Requests and Beautiful Soup are well known for their easy implementation and use. In scraping, they usually go together – Requests fetches you raw HTML, while Beautiful Soup structures it into a readable format. Both Python web scraping libraries have strong community support that can help you solve any scraping issues along the way.
1. Get the Best Movie Recommendations
Wouldn’t it be nice to have a list of movies by their ratings, genre, or even year? A fun idea is to scrape IMDB – the largest database of movies, TV series, and shows. Find out which movies have the best reviews, and look for hidden gems of your taste by scraping descriptions or the review section. You can even try to create a movie recommendation engine.

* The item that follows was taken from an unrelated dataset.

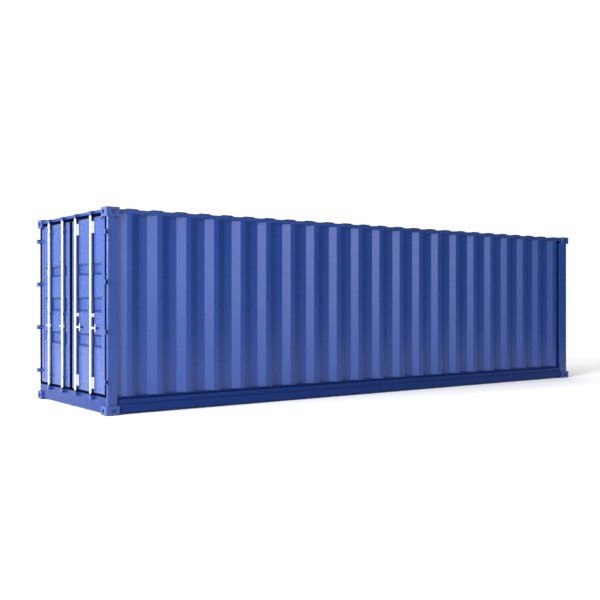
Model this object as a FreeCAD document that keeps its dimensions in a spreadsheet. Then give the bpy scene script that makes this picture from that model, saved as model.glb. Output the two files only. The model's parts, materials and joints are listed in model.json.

A good starting point is to scrape data from one link. Choose the target URL and extract movie ratings with the following details: year, director, and star actors. Save your results to a CSV file, so you’d have the data in rows and columns; this way, you can sort your results.
2. Monitor Cryptocurrency Prices
There’s a lot of information on Bitcoin, Ethereum, Litecoin and other cryptocurrencies that can help you decide whether to purchase, sell, or hold your virtual money. If you want to do thorough research, building a scraper can help.
To get real-time data, you can target sites like CoinMarketCap, CoinBase, CoinGecko, or CoinDesk. These websites include historical data on different currencies from multiple websites. You can get the name, price, and updates every hour, day, or week. This data can be saved as an Excel file where you can easily analyze the results in any suitable format (be it a table or graph).
3. Find Great Hotel Deals
You probably know the hassle of finding the perfect accommodation for your travel – the scrolling can be endless. One of the most popular websites to target is Booking, where you can find thousands of hotels worldwide.
Scraping hotel listings can give you insights into the best hotel deals and competitive landscapes. Let’s say you want to find the best offer for a weekend stay in your chosen location. You can scrape hotel names, prices, availability on preferred dates, ratings, and reviews. If you save the results to a CSV file, you can compare the results by weekends, months or even throughout the year.
4. Get Cheaper Flight Tickets
Many people try to save a buck or two when travelling. And flight ticket prices are notoriously fickle – they can go from tens to hundreds of dollars just in one day. It usually happens at the most inconvenient times too.
One of the most popular websites for scraping flight data is Expedia. The way it works is simple – you add required information and send your crawler to fetch you price, arrival, departure, and other information you need. Wouldn’t it be nice to get an email every hour with the cheapest flight data?
5. Analyse the Job Market
Scraping job sites works for both job seekers and employers. The idea behind that is to scrape job postings for relevant information.
If you’re looking for new job opportunities, you can build a scraper to collect data from job portals like Indeed or Glassdoor. You could collect information such as job title, location, posting date, description, salary range, or skills needed. Then, download your data into an Excel sheet and analyse what skills employees seek or the number of vacancies available in each city.
If you’re running a company, you can gather valuable information about your competition. For example, you can compare the salary range for the same position in your company. Or what benefits they offer by analyzing their job descriptions.
If you’re up for some scraping challenges, try building a web scraper that can navigate through the website and scrape many pages quickly. Python-based framework Scrapy can handle and process requests asynchronously, so you can extract many pages at once. It contains everything you need to crawl, download, and parse the page, but it has a steep learning curve.
6. Collect Online Reviews and Ratings
It doesn’t matter if you’re looking to buy headphones or have a business selling them, collecting reviews and ratings from e-commerce websites such as Amazon or eBay can provide not biased insights from real users.
The idea works for both customers and businesses. I’d recommend scraping Best Buy – it’s less hostile toward bots than other e-commerce giants. You can narrow your scope to 4–5 star reviews based on a particular price range. Or you can scrape product images directly from the users and compare them with advertisement images.
7. Get the Best Discounts when Shopping
Who doesn’t enjoy discounts and special benefits when shopping? And today, you can get better deals online than going into an actual shop. But browsing various sites to see what they offer is a cumbersome task, not to mention that most offers are limited.
Most websites have discounts or promo code information. Web scraping is a faster way to gather such data. You can scrape information like discounted price, brand, category, product description, activation date, and expiration date.
The idea for your project – scrape the front page section of SlickDeals (it has the best deals). Every item on the page includes the product title and image, website, discount and original price, likes, and shipping information. This way, you can monitor which products have the best deals and where you can get them.